Sequential batch normalization for LSTM written in Tensorflow

Primary LanguagePython


Sequential batch normalization for LSTM written in Tensorflow. Implemented according to Cooijmans T, Ballas N, Laurent C, et al. Recurrent Batch Normalization, arXiv:1603.09025.

In LSTMCell class, set bn to 1/2/3 to open batch normalization. Default is bn=0. Set bn=1 only apply batch norm on WX, bn=2 to apply batch norm on both WX and Wh, bn=3 to apply batch norm on WX, Wh and c.

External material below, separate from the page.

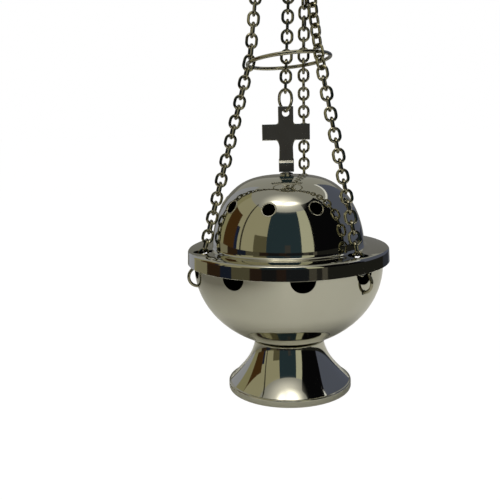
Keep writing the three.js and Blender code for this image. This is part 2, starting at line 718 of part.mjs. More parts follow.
// The lid chain runs from the bail up through the cap's bore, and its ring lies on the cap
const lidHook = bailTop - (BAIL_WIRE + CHAIN_WIRE) / 2 - HOOK_GAP;
const pullHeight = capTop + PULL_RING_WIRE / 2 + 2 * GAP;
const lidChainTop = pullHeight + (PULL_RING_WIRE + CHAIN_WIRE) / 2 + HOOK_GAP;
function lidChain() {
  const start = new THREE.Vector3(0, 0, lidHook);
  const rise = new THREE.Vector3(CAP_SHIFT_X, CAP_SHIFT_Y, lidChainTop).sub(start);
  const reach = rise.length();
  const along = rise.normalize();
  const count = linkCount(reach - CHAIN_WIRE, true);
  const pitch = (reach - CHAIN_WIRE + LINK_SEAT) / count;
  const first = start.clone().addScaledVector(along, (pitch + CHAIN_WIRE - LINK_SEAT) / 2);
  return chainRun(first, along, pitch, count, false, sideways(0));
}

function pullRing() {
  const front = CAP_SHIFT_Y - (PULL_RING_DIAMETER - PULL_RING_WIRE) / 2;
  const centre = new THREE.Vector3(CAP_SHIFT_X, front, pullHeight);
  return wireRing(PULL_RING_DIAMETER, PULL_RING_WIRE, centre, new THREE.Vector3(0, 0, 1), 16);
}

const cupFloor = bowlBase + SHEET;
const footScrewTail = webBase - 2 * GAP - WASHER - NUT_HEIGHT - 1;
const domeUnder = domeTop - SHEET - GAP;

add('foot', foot(), POLISHED);
add('bowl', bowl(), POLISHED);
add('foot_screw', screw(cupFloor + GAP, footScrewTail, SCREW_HEAD_RADIUS, SCREW_RADIUS), STEEL);
add('foot_washer', washer(SCREW_RADIUS + GAP, webBase - GAP), STEEL);
add('foot_nut', nut(SCREW_RADIUS + GAP, webBase - 2 * GAP - WASHER), STEEL);
add('charcoal_cup', cup(), SPUN_BRASS);
add('lid', lid(), POLISHED);
add('cross', cross(), BRIGHT);
add('cross_stud', stud(), BRIGHT);
add('stud_washer', washer(STUD_THREAD + GAP, domeUnder), STEEL);
add('stud_nut', nut(STUD_THREAD + GAP, domeUnder - WASHER - GAP), STEEL);
add('bail', bail(), CHAIN_NICKEL);
add('lid_chain', lidChain(), CHAIN_NICKEL);
add('pull_ring', pullRing(), CHAIN_NICKEL);
add('spacer_ring', spacerRing(), BRIGHT);
chainAzimuths.forEach((azimuth, index) => {
  const number = index + 1;
  const stretch = suspension(index);
  const jumpRing = wireRing(JUMP_DIAMETER, JUMP_WIRE, jumpPoint(index), sideways(azimuth), 16);
  const capAcross = sideways(capAzimuths[index]);
  const capRing = wireRing(CAP_RING_DIAMETER, CAP_RING_WIRE, capRingPoint(index), capAcross, 12);
  add(`jump_ring_${number}`, jumpRing, CHAIN_NICKEL);
  add(`chain_${number}_lower`, stretch.lower, CHAIN_NICKEL);
  add(`chain_${number}_upper`, stretch.upper, CHAIN_NICKEL);
  add(`chain_${number}_top`, stretch.top, CHAIN_NICKEL);
  add(`cap_ring_${number}`, capRing, CHAIN_NICKEL);
});
add('hand_cap', handCap(), POLISHED);
add('hang_eye', hangEye(), BRIGHT);
add('hang_ring', hangRing(), BRIGHT);

export default burner;
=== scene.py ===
"""Looks of the hanging incense burner: finer shells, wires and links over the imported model.

Sizes are in millimetres and become metres where a mesh is made. Azimuths are degrees from the
front (-Y), positive towards +X.
"""

import json
import math

import bmesh
import bpy
from mathutils import Matrix, Vector

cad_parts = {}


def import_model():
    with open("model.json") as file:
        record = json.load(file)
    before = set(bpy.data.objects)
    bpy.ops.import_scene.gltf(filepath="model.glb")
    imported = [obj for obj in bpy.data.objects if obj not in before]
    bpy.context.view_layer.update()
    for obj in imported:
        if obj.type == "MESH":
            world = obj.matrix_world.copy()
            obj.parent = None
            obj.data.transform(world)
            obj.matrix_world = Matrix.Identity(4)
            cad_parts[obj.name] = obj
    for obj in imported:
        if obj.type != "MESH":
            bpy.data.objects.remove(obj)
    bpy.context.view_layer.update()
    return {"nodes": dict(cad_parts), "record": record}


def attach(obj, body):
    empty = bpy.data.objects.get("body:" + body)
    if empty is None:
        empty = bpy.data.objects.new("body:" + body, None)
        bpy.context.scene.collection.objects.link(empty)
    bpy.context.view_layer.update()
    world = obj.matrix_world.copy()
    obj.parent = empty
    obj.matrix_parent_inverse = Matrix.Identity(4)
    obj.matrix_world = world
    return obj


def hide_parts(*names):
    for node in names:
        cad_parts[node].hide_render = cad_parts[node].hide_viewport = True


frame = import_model()
scene = bpy.context.scene
MM = 0.001

# Sizes of the burner
SHEET = 1.2
GAP = 0.3

FOOT_RADIUS = 34.7
FOOT_BAND = 4.1
FOOT_BAND_SET = 0.25  # how far the band's face stands in, for its rounded edges
FOOT_CREASE = 33.5
FOOT_FLARE = ((25.6, 11.8), (20.5, 17.8))
FOOT_HEIGHT = 28.2
NECK_RADIUS = 19.3
NECK_BEAD = 1.1

BOWL_RADIUS = 51.5
BOWL_DEPTH = 44.5
BOWL_COLLAR = 8.5
BOWL_FLAT = 8
BOWL_EDGE = 0.3
# Height above the bowl's centre of the point that picks the inner faces painted dark as shade
BOWL_SHADE_RISE = 4

SKIRT_RADIUS = 55
SKIRT_HEIGHT = 7.6
SKIRT_FLARE = 0.6
DOME_RADIUS = 41.4
DOME_HEIGHT = 38.9
DOME_FILLET = 3.2
DOME_FLAT = 5
DOME_POWER_UP = 1.7
DOME_POWER_OUT = 3.2

VENT_COUNT = 9
VENT_WIDTH = 12.8
VENT_DROP = 6.4
VENT_PHASE = 8
DOME_VENT_BORE = 6.6
DOME_VENT_RIM = 7.3
VENT_BEAD = 0.32  # radius of the bead round a vent
VENT_BEAD_REACH = 3.75
DOME_VENT_PHASE = -15.2
DOME_VENT_DROP = 14.6
DOME_VENT_PITCH = 20

CHAIN_PHASE = 48
CHAIN_COUNT = 3
CHAIN_BORE = 10.4
CHAIN_BORE_REACH = 47.334
CHAIN_WIRE = 1.57
LINK_WIDTH = 6.8
LINK_SEAT = 0.1

JUMP_WIRE = 1.7
JUMP_DIAMETER = 12
JUMP_EASE = 0.02  # keeps the rounder wire inside the solid's box
JUMP_REACH = 50.3963
JUMP_HOLE = 2.8
JUMP_HOLE_DROP = 10.4
HOOK_GAP = 0.15

SPACER_WIRE = 2
SPACER_DIAMETER = 45.6
SPACER_HEIGHT = 178.4
SPACER_TILT = 6.5
SPACER_SLACK = 0.42
SPACER_SHIFT_X = 2.1
SPACER_SHIFT_Y = 1.5
SPACER_TURNS = (-5, -10, 2)
CHAIN_TWISTS = (45, 0, 0)
TWIST_RAMP = 3
LOWER_LINKS = 9
UPPER_LINKS = 12
TOP_LINKS = 7

CROSS_WIDTH = 25.4
CROSS_STEM = 8.1
CROSS_ARM = 8.5
CROSS_ARM_DROP = 9.2
CROSS_HEIGHT = 34.4
CROSS_PLATE = 2.8
CROSS_CORNER = 1.6
CROSS_WAIST = 0.4
CROSS_WAIST_DROP = 2
CROSS_FOOT_BLOCK = 4.6
CROSS_FOOT_DEPTH = 5
CROSS_FOOT_RIDGE = 2.4
CROSS_FOOT_EDGE = 0.3
CROSS_EYE = 3.8
CROSS_EYE_DROP = 3.4
CROSS_EDGE = 0.4

STUD_THREAD = 2
COLLAR_HEIGHT = 0.8
STUD_NECK = 0.5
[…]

Be careful - set bn larger than 1 might be extremely slow in deep LSTM models!


import tensorflow as tf
from tf_lstm import LSTMCell

Just simply replace tf.nn.rnn_cell.LSTMCell with LSTMCell

deterministic = tf.Variable(False, name='deterministic) # when training, set to False; when testing, set to True

lstm = LSTMCell(n_hidden, use_peepholes=True, bn=1, deterministic=deterministic) # level-1 batch norm
initial_state = lstm.zero_state(batch_size, tf.float32)
output, _states = tf.nn.rnn(lstm, input, initial_state=initial_state)

# training

# when testing, set deterministic to True
session.run(tf.assign(deterministic, True))
# testing